Baxter's organization caused a lot of commotion in its early days. An attractive web site featuring an on-line petition garnered scores of new signatures every week for a while.

Like-minded removal activists rallied at meetings and hearings, lobbied government officials and inundated the op-ed pages with guest views and letters to the editor demanding action on the parkway.

The efforts culminated in a lower speed limit and the closing of two lanes of the parkway from Lewiston Hill south, the so-called "Pilot Project" that basically satisfied no one, removal or retention advocates. In addition, a Memorandum of Understanding (MOU) between the city, USA Niagara, State Parks and the state DOT supposedly was to get the ball rolling on the parkway removal process.

In the face of a motivated and vocal group demanding waterfront action, Paul Dyster chose a different tack. In the fall of 1999 he founded the Niagara Falls Waterfront Revitalization Task Force, introducing the new organization a year later in a Gazette piece co-authored by fellow city councilman Joseph R. D'Angelo.

The content of the guest view by the future mayor is eye-opening, to say the least. The invective poured out against the north Moses Parkway by Dyster is strident and unflinching:

"The Robert Moses Parkway is a high-speed, limited access expressway running atop the lip of the otherwise scenic gorge. It separates us from our waterfront, creating a physical and psychological barrier for tourist and resident alike. It is expensive to maintain, unnecessary for efficient transportation in and out of the city, and effectively bypasses the Main Street business district... In short, it is a concrete white elephant in the way of the new greening of Niagara... The parkway is to Niagara Falls what the Wall was to Berlin..."

And so on.

A kick-off meeting for the newly-organized Niagara Falls Waterfront Revitalization Task Force (wouldn't you like to have attended the homebrew party that came up with that name) at the Main Street library is held, at which some curious citizens show up, and Dyster's new group hosts a couple of events at Whirlpool State Park featuring live music, hot dogs and, of course, beer, but other than that any real accomplishments of the Niagara Falls Waterfront Revitalization Task Force are lost to history.

Except to help propel Paul Dyster into the Niagara Falls mayoralty.

For example, the Wikipedia biography for Paul Dyster relates, "He is a founding member and spokesman for the Niagara Falls Waterfront Revitalization Task Force," although, unlike every other of the myriad organizations he belongs to listed in the article, it isn't linked to anything.
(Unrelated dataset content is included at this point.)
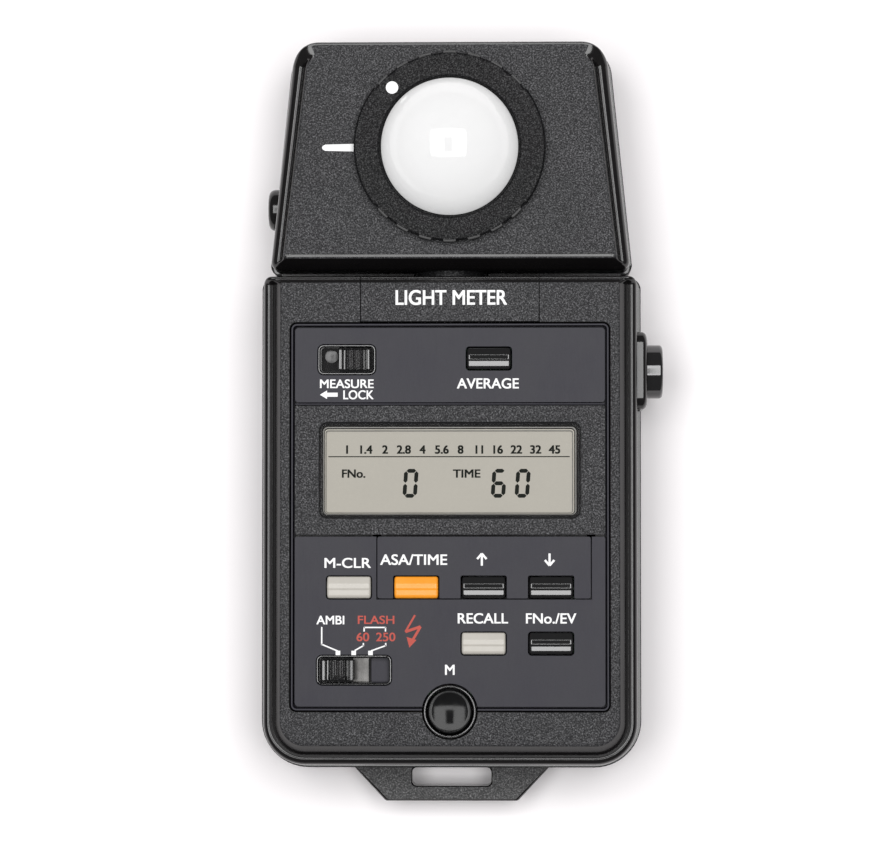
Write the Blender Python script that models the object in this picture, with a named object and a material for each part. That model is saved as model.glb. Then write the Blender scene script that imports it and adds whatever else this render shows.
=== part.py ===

That's because the "Task Force" never bothered to create a web site.

In being named 2006 Niagara Gazette "Citizen of the Year", we learn that "Developing the waterfront is a top priority for the region, and Dyster is involved in advancing those plans as well. Founded in 1999, the Waterfront Revitalization Task Force aims to gather support for development and push plans forward."

So it's clear the Task Force was good at aiming, gathering and pushing.

And in a real howler, in the 2008 issue of Buffalo Spree magazine, "He's also helped found the Niagara Waterfront Revitalization Task Force (which paved the way for Greenway)"

The illusory Task Force had about as much to do with "paving the way" for the Niagara Greenway, which was the brainchild of then-Assemblyman Sam Hoyt to wrest even more NYPA relicensing dollars away from Niagara County communities to be spent in Buffalo and Erie County, as you and I have to do with price of tea in China.

The mission of the Niagara Heritage Partnership, according to its web site, is "removal of the 6.5 mile section of the Robert Moses Parkway which runs along the Niagara Gorge from Niagara Falls, New York to Lewiston, New York."

Before the petition in support of this goal was taken off-line, the future mayor's electronic signature appeared on it, Too bad, after seven years in office, he hasn't done anything except exploit it for political purposes.